During the year 1883 the expenditure of the Company upon the assistance fund, the pension fund, the medical services, the gratuitous supply of fuel, the cottages, in addition to, and not at the expense of, the wages paid, reached a total of 1,224,730 francs. During this same year the profits of the company, as stated after an inquiry by the French Minister of Public Works, amounted to 1,200,000 francs. This really seems to warrant the assertion that at Anzin in 1883 the profits of the mines were virtually divided into two equal portions, one of which went to Capital and the other to Labour. Assuming this assertion to be, even roughly speaking, accurate, why should there have been any serious collision between Capital and Labour, in such an organisation, over a question of practical economies necessarily advantageous to both?

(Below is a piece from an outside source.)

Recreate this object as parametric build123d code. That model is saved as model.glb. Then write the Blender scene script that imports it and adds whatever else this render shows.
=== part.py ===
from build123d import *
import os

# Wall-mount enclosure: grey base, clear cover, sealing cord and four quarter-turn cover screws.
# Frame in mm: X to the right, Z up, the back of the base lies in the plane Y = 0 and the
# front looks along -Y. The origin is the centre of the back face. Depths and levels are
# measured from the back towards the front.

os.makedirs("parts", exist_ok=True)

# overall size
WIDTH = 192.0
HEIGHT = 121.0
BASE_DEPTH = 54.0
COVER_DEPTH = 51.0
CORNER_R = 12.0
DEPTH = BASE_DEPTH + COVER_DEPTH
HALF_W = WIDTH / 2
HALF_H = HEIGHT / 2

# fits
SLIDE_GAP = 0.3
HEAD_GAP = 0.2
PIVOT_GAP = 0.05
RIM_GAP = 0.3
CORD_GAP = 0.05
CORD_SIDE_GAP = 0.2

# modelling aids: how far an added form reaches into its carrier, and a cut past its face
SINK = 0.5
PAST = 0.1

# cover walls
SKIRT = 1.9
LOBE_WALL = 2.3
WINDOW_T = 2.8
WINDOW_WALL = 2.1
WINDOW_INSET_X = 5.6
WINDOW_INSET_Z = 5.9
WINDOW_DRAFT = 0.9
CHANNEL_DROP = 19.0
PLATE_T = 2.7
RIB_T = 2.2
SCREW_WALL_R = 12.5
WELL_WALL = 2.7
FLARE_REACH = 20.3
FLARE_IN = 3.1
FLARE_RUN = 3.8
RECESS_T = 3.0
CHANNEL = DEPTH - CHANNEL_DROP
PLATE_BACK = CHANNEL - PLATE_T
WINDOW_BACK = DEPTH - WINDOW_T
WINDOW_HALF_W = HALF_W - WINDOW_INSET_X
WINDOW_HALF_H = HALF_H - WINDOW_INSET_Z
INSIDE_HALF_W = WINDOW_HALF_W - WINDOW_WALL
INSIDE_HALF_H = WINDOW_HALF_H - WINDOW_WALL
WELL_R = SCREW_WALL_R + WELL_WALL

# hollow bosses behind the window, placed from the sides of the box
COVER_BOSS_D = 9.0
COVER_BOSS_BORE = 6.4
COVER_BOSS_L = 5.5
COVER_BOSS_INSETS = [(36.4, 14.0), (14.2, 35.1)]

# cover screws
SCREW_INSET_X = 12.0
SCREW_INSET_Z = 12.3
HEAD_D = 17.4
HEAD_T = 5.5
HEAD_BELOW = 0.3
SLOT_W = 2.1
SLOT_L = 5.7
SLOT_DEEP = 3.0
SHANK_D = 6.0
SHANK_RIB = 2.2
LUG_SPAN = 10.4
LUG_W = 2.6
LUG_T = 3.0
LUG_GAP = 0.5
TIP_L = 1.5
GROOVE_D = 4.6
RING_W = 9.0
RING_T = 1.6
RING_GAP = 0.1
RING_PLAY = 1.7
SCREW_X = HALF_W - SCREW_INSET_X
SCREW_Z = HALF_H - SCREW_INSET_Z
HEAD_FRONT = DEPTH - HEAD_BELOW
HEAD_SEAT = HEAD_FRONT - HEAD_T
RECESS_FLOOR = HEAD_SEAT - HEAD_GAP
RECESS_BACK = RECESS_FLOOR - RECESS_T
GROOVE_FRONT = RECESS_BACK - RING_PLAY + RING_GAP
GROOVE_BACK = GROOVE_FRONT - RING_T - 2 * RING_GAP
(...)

Yet there was such a collision. In February 1884, what is known as the great strike at Anzin broke out over a proposed improvement in the methods of working, the demonstrable effect of which must be to improve the position of the best workmen employed by the company, without doing real injustice to others. A similar strike had occurred a quarter of a century before, when the company insisted on introducing from England and Belgium the use of ponies in the subterranean galleries. But in 1884 the conservative instinct of the workmen, which predisposes them in all callings against innovations of any kind, was adroitly worked upon and influenced by the direct influence of the politicians of the 'true Republic' at Paris. A workman of the company named Basly, who had taken an active part in organising a syndicate of mining workmen under a law passed in 1881 to favour such syndications, put himself into communication with the advanced Radicals at Paris, constituted himself the champion of the syndicates of workmen, and, according to the testimony given before a parliamentary committee, fomented a formidable exterior pressure upon the workmen at Anzin, to bring about the strike which eventually took place, and in connection with which M. Basly became a conspicuous figure in French Republican politics, receiving a much larger wage as a deputy than he had ever earned in the mines at Anzin, where, as the books of the company show, though by no means an exceptionally good workman, he earned, in 1881, 4 fr. 93 c., and in 1882 4 fr. 71 c. a day.
One obvious object of the syndicates of workmen being to establish a kind of despotic control over all the workmen of any calling, the syndicate of mining workmen at Anzin set itself, a year before the strike, in 1883, to break down what is known at Anzin (and elsewhere in France also, M. Guary tells me) as the system of 'marchandages.'
Under this system the company makes contracts with the workmen at a fixed price for coal, deliverable during several months. A good workman, holding one of these contracts and stimulated by it, frequently gains from 20 to 25 per cent. more than the average daily wage of his class. The syndicate wished to establish 'equality' of wages, or, in other words, to put idle or inferior workmen on the same level with industrious and superior workmen.
To this end, the leaders resorted to the methods usual in all such cases, of intimidation and actual violence. Workmen at Anzin who had taken 'marchandages' were attacked and beaten, some of them so severely as to disable them for weeks.